The Norfolk & Western Corp. would like to truck containerized U.S. merchandise across the Canadian border to a special railroad loading facility, where the containers will be transferred to stack trains. The containers will be sealed when they enter Canada and will remain sealed while they are in Canada. After the completion of the loading process, the trains carrying the containers will then reenter the United States at the same port where the containers had originally exited to Canada. The trains will then proceed to various destinations on the U.S. West Coast, where the merchandise will be exported. The reason given for the shipment of the containers in this circuitous manner is that it is less expensive than trucking them directly across country.

ISSUE:

1) Whether containers of merchandise may be taken by truck into Canada, transshipped onto railroad stack cars, and then returned to the United States through the same port, without being treated as an importation?

2) Where should the Shippers Export Declaration be filed, if, after their transshipment in Canada, the containers then return by train to the United States and proceed to the West Coast for exportation overseas?

LAW AND ANALYSIS:

Section 554 of the Tariff Act of 1930, as amended (19 U.S.C. 1554), and section 123.21 of the Customs Regulations (19 CFR 123.21) allow domestic or previously imported, duty-paid or in bond merchandise to be transported from one port to another in the United States through contiguous countries, if the proper authorities consent to the procedure.

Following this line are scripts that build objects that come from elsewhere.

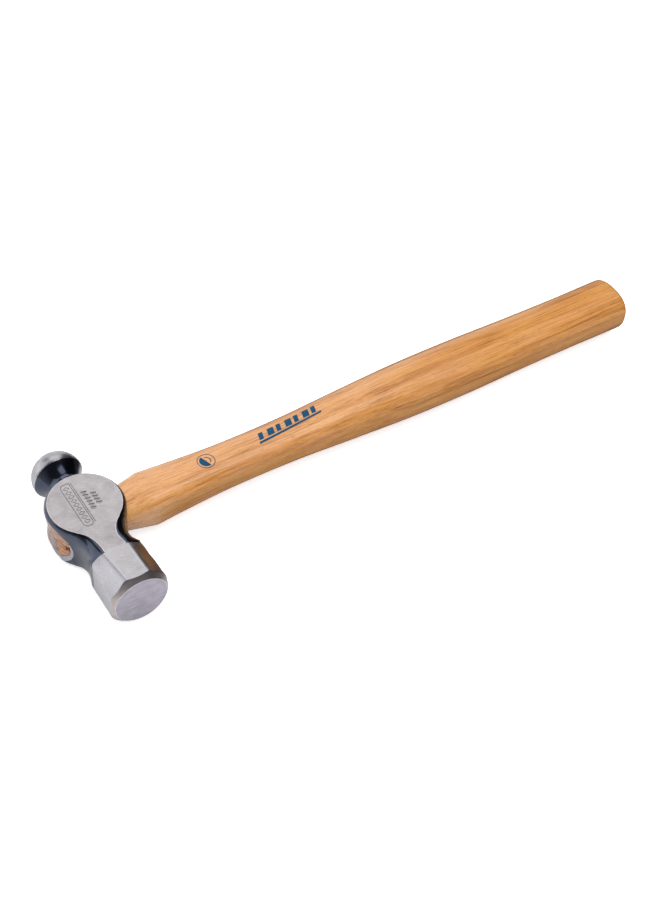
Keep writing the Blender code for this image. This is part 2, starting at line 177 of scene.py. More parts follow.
# ---- node helpers --------------------------------------------------------------------------------
class Paint:
    """A material being built: every call adds one node and returns one of its outputs."""

    def __init__(self, name, **shader_values):
        self.material = bpy.data.materials.new(name)
        self.material.use_nodes = True
        self.tree = self.material.node_tree
        self.shader = self.tree.nodes["Principled BSDF"]
        self.set(**shader_values)

    def set(self, **values):
        """Set or link the shader's inputs; Base_Color stands for Base Color."""
        for key, value in values.items():
            self.feed(self.shader.inputs[key.replace("_", " ")], value)

    def feed(self, socket, value):
        if isinstance(value, bpy.types.NodeSocket):
            self.tree.links.new(value, socket)
        elif socket.type == "RGBA":
            socket.default_value = (*value, 1.0)
        else:
            socket.default_value = value

    def node(self, kind, inputs, output=0, **settings):
        made = self.tree.nodes.new("ShaderNode" + kind)
        for key, value in settings.items():
            setattr(made, key, value)
        for key, value in inputs.items():
            self.feed(made.inputs[key], value)
        return made.outputs[output]

    def position(self, turn=0.0):
        """Object coordinates in metres, turned about Z by these degrees."""
        place = self.node("TexCoord", {}, output="Object")
        return self.node("Mapping", {"Vector": place, "Rotation": (0.0, 0.0, math.radians(turn))})

    def noise(self, size, detail=2.0, roughness=0.5, place=None, distortion=0.0, seed=0.0):
        """Noise whose features are size = (x, y, z) metres; seed shifts it."""
        place = place or self.position()
        scale = tuple(1 / s for s in size)
        vector = self.node("Mapping", {"Vector": place, "Scale": scale, "Location": (seed,) * 3})
        return self.node("TexNoise", {"Vector": vector, "Scale": 1.0, "Detail": detail,
                                      "Roughness": roughness, "Distortion": distortion})

    def math(self, operation, a, b=0.0, c=0.0):
        return self.node("Math", {0: a, 1: b, 2: c}, operation=operation)

    def span(self, value, low, high, to_low=0.0, to_high=1.0, smooth=False):
        """Map low..high to to_low..to_high, held within them."""
        kind = "SMOOTHSTEP" if smooth else "LINEAR"
        return self.node("MapRange", {"Value": value, "From Min": low, "From Max": high,
                                      "To Min": to_low, "To Max": to_high}, interpolation_type=kind)

    def blend(self, share, a, b):
        """Colour between a and b."""
        mix = self.tree.nodes.new("ShaderNodeMix")
        mix.data_type = "RGBA"
        self.feed(mix.inputs[0], share)
        self.feed(mix.inputs[6], a)
        self.feed(mix.inputs[7], b)
        return mix.outputs[2]

    def ramp(self, value, *stops):
        """Colour ramp through rising (position, colour) stops."""
        made = self.tree.nodes.new("ShaderNodeValToRGB")
        elements = made.color_ramp.elements
        for position, colour in stops[2:]:
            elements.new(position)
        for element, (position, colour) in zip(elements, stops):
            element.position = position
            element.color = (*colour, 1.0)
        self.feed(made.inputs[0], value)
        return made.outputs[0]

    def bump(self, height, distance):
        return self.node("Bump", {"Height": height, "Distance": distance, "Strength": 1.0})

    def axis(self, name):
        """One of the object coordinates."""
        return self.node("SeparateXYZ", {0: self.node("TexCoord", {}, output="Object")}, output=name)


# ---- finishes --------------------------------------------------------------------------------
def ground_steel(name, colour, streak, turn, roughness, depth, mottle=0.06, contrast=0.13):
    """Bare steel with grinding lines of streak = (length, width) along a direction in the XY plane.

    mottle is the share of the cloudy tone, and contrast is how far the tones reach from the colour.
    """
    paint = Paint(name, Metallic=1.0, Anisotropic=0.35)
    place = paint.position(turn)
    length, width = streak
    coarse = paint.noise((length, width, width), 3.0, 0.6, place)
    fine = paint.noise((length * 0.4, width * 0.3, width * 0.3), 2.0, 0.5, place, seed=3.7)
    cloud = paint.noise((6 * MM, 6 * MM, 6 * MM), 3.0, 0.6, seed=9.1)
    lines = paint.math("MULTIPLY_ADD", fine, 0.5, paint.math("MULTIPLY", coarse, 0.5))
    line_share = 0.22
    tone = paint.math("MULTIPLY_ADD", cloud, mottle, paint.math("MULTIPLY", lines, line_share))
    dark = tuple(c * (1 - contrast) for c in colour)
    light = tuple(min(c * (1 + contrast), 1.0) for c in colour)
    middle, reach = (line_share + mottle) / 2, 0.045
    paint.set(Base_Color=paint.ramp(tone, (middle - reach, dark), (middle + reach, light)),
              Roughness=paint.span(lines, 0.3, 0.7, roughness - 0.05, roughness + 0.07),
              Normal=paint.bump(lines, depth))
    return paint.material


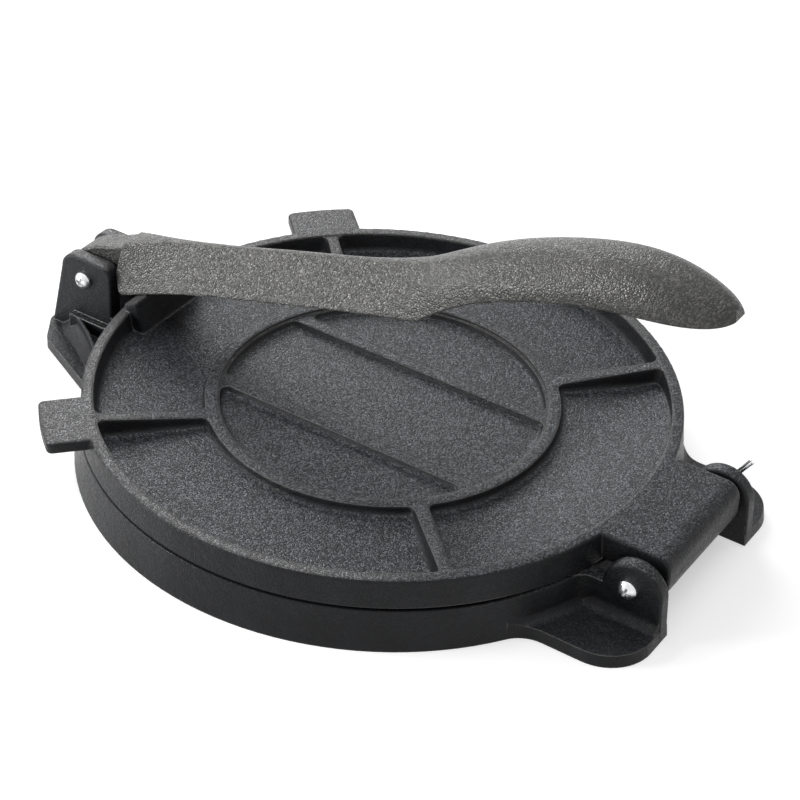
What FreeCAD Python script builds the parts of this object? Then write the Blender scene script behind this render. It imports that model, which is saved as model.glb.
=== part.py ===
import FreeCAD, Part
import math
import os

V = FreeCAD.Vector

# Cast iron tortilla press, 8 inch size. All lengths in mm, all angles in degrees.
# The dimensions are measured from the centre of the round base, on the surface that
# the press stands on. +X points to the hinge, -X to the lever's ears, +Z up.
# The finished pieces are moved so that the middle of the footprint is at the origin.

# Base plate: a round casting with a smooth working face on top
base_foot_radius = 105.2
base_wall_taper = 2.2
base_height = 15.2
base_edge_round = 0.9
base_skin = 4.8
base_rim_width = 6.0
base_ring_radius = 60.0
base_ring_height = 6.0
base_cross_rib_height = 4.6

# Upper plate: a round casting, open on top, with a rim, a ring and ribs
lid_wall_taper = 1.0
lid_thickness = 10.1
lid_rim_width = 3.9
lid_recess_depth = 6.9
lid_edge_round = 0.7
plate_gap = 0.2
lid_lift_deg = 0.2
ring_radius = 60.0
ring_width = 3.4
ring_drop = 3.8
cross_rib_drop = 4.9
rib_outer_drop = 0.5
rib_width = 3.5
cross_rib_width = 3.2
cross_rib_spacing = 46.2
wall_draft = 1.2
floor_round = 1.8
corner_round = 2.6
base_rib_angles_deg = (45, 135, 225, 315)
lid_rib_angles_deg = (45, 135, 226.5, 315)

# Ramp: the floor of the upper plate rises from the ring to the hinge tongue
ramp_offset = 1.0
ramp_ease = 14.0

# Tabs on the upper plate
tab_angles_deg = (135.7, 226.9)
tab_width = 25.0
tab_length = 12.6
tab_thickness = 4.2
tab_corner = 2.2
tab_bow = 0.8
tab_edge_round = 0.8

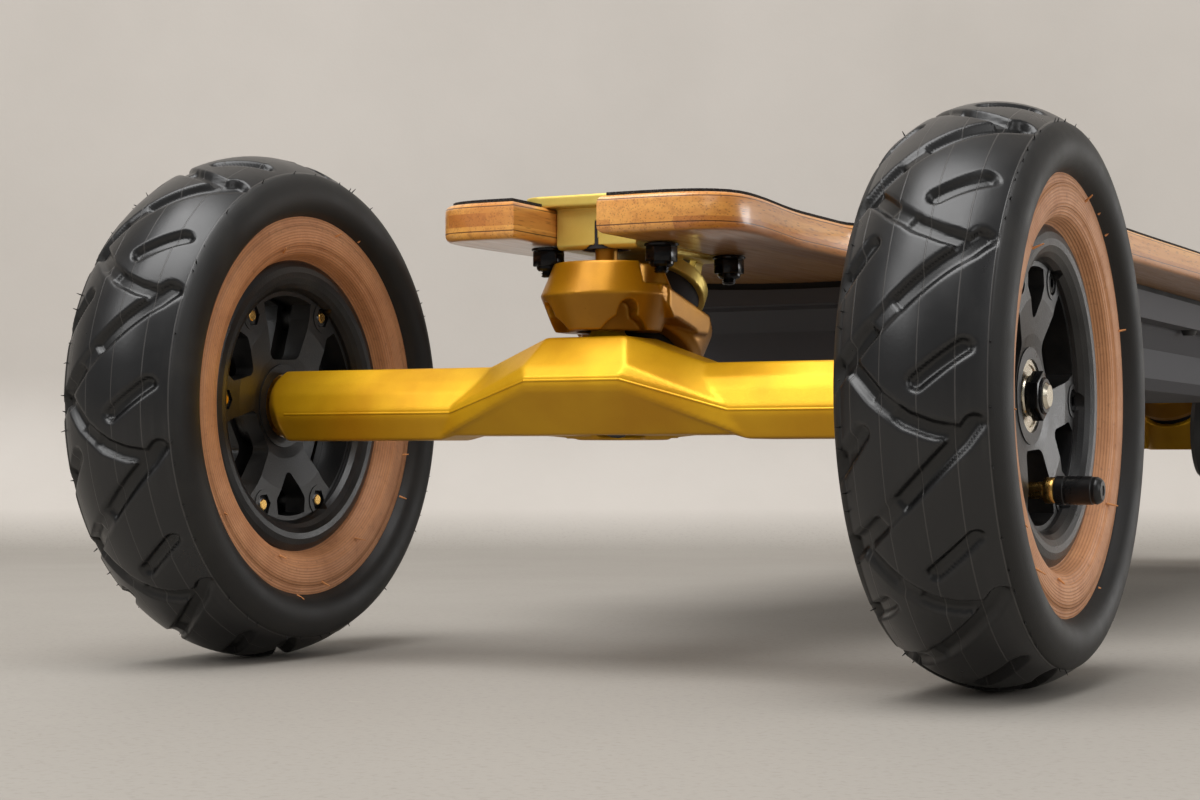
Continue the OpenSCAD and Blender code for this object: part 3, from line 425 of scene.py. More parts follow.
@dataclass(frozen=True)
class Moulded(Finish):
    """Moulded plastic or rubber, with a fine skin and a little handling dust."""

    colour: Colour
    dusty: Colour
    roughness: float
    relief: float = 0.00012
    grain: float = 1700.0
    dust: float = 0.25
    gloss: float = 0.0

    def shader(self) -> Shader:
        """Builds the moulded finish, with its skin and dust.

        Returns:
            The finish's node tree.
        """
        shader = Shader(self.name, Specular_IOR_Level=0.45, Coat_Weight=self.gloss, Coat_Roughness=0.12)
        place = shader.place()
        skin = shader.noise(place, scale=self.grain, detail=2, roughness=0.55)
        cloud = shader.noise(place, scale=55, detail=5, roughness=0.6)
        shader.set(
            Base_Color=shader.blend(
                shader.ramp(cloud, 0.45, 0.85, 0.0, self.dust), srgb(*self.colour), srgb(*self.dusty)
            ),
            Roughness=shader.ramp(cloud, 0.3, 0.75, self.roughness - 0.05, self.roughness + 0.12),
            Normal=shader.bump(skin, depth=self.relief, strength=0.4),
        )
        return shader


@dataclass(frozen=True)
class Tread(Finish):
    """Cured tyre rubber: satin on the tread, with the thin seams that the mould leaves."""

    seams: tuple[float, ...] = (-17.0, -7.4, 3.2, 13.1, 20.6)
    seam_half: float = 0.16

    def shader(self) -> Shader:
        """Builds the tread finish from the tyre's own 'lay' attribute, with painted shade in the grooves.

        Returns:
            The finish's node tree.
        """
        shader = Shader(self.name, Specular_IOR_Level=0.55)
        place = shader.place()
        across = shader.axis("Y", "lay")
        depth = shader.axis("Z", "lay")
        lines = None
        for seam in self.seams:
            line = shader.band(across, seam * MM, self.seam_half * MM)
            lines = line if lines is None else shader.maths("MAXIMUM", lines, line)
        cloud = shader.noise(place, scale=34, detail=6, roughness=0.62)
        streak = shader.noise(shader.place((9, 160, 1), "lay"), scale=3, detail=4, roughness=0.6)
        dust = shader.maths("MULTIPLY", shader.ramp(cloud, 0.45, 0.8), shader.ramp(streak, 0.4, 0.75))
        tint = shader.blend(shader.maths("MULTIPLY", dust, 0.18), srgb(19, 19, 20), srgb(84, 80, 76))
        # Painted shade: the tread is darkened towards near black the deeper a groove is pressed, where shade
        # falls in the grooves.
        tint = shader.blend(shader.ramp(depth, 0.0004, 0.0022, 0.0, 0.8), tint, srgb(7, 7, 7))
        skin = shader.bump(shader.noise(place, scale=900, detail=3), depth=0.00006, strength=0.3)
        shader.set(
            Base_Color=shader.blend(shader.maths("MULTIPLY", lines, 0.2), tint, srgb(112, 108, 104)),
            Roughness=shader.ramp(cloud, 0.3, 0.75, 0.26, 0.4),
            Normal=shader.bump(lines, depth=0.00012, strength=0.7, under=skin),
        )
        return shader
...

The advantage of transporting merchandise in this manner is that it will not be treated as an importation when it is returned to the United States, and the requirement of an inward foreign manifest will be waived when an in-transit manifest is presented. In-transit merchandise returned to the United States will be treated as a regular importation from Canada or Mexico, if no in-transit manifest is furnished upon the merchandise's return, and if the seals affixed to the merchandise to ensure that it was not tampered with or diverted while outside of the United States were missing or had been broken without Customs' supervision.

It would be overly restrictive to interpret the language in 19 U.S.C. 1554 as precluding transactions where merchandise left the United States and then, at a later time, returned via the same port. As long as the conditions with respect to manifests and sealing have been complied with, a company can transship merchandise through contiguous countries via the same U.S. port, without the return being treated as an importation. Subject to these conditions, the Norfolk & Western Corp.'s containerized merchandise may both leave, and return to, the United States at Buffalo.

Section 123.26 of the Customs Regulations specifically provides for the transshipment of in-transit merchandise from one conveyance to another in foreign territory. The transferring of the containers from the trucks to the railroad stack cars would be allowed under this regulation. If the seals have to be broken during the transfer, a Customs officer would have to be there to supervise the operation.

The district office of Customs has expressed concern that the authorization of this procedure would result in an increase in paperwork and manpower requirements. However, we think some of these fears can be assuaged by stating that only one in- transit manifest, the United States-Canada Transit Manifest on Form 7512-B Canada 8-1/2, need be prepared for each container of merchandise. The use of this type of manifest should give the government adequate control over the merchandise, and will obviate the need, in this particular instance, for separate in- transit rail manifests.

In this type of operation, the shipper must present the shippers' export declarations at the final port of exportation, which the Norfolk & Western Corp. has indicated will be ports on the U.S. West Coast. See section 4.63 of the Customs Regulations (19 CFR 4.63).

HOLDING:

1) Containers of merchandise may be taken from the United States into Canada, transshipped from one conveyance to another, and then returned to the United States via the same port, without being treated as an importation, as long as the containers are sealed while in Canada and a Customs officer supervises any operations which require the seals to be broken, and an in- transit manifest is furnished upon the merchandise's return to the United States.

2) The proper place to file the shippers' export declarations is the final port of exportation, which under these particular facts would be various ports on the U.S. West Coast.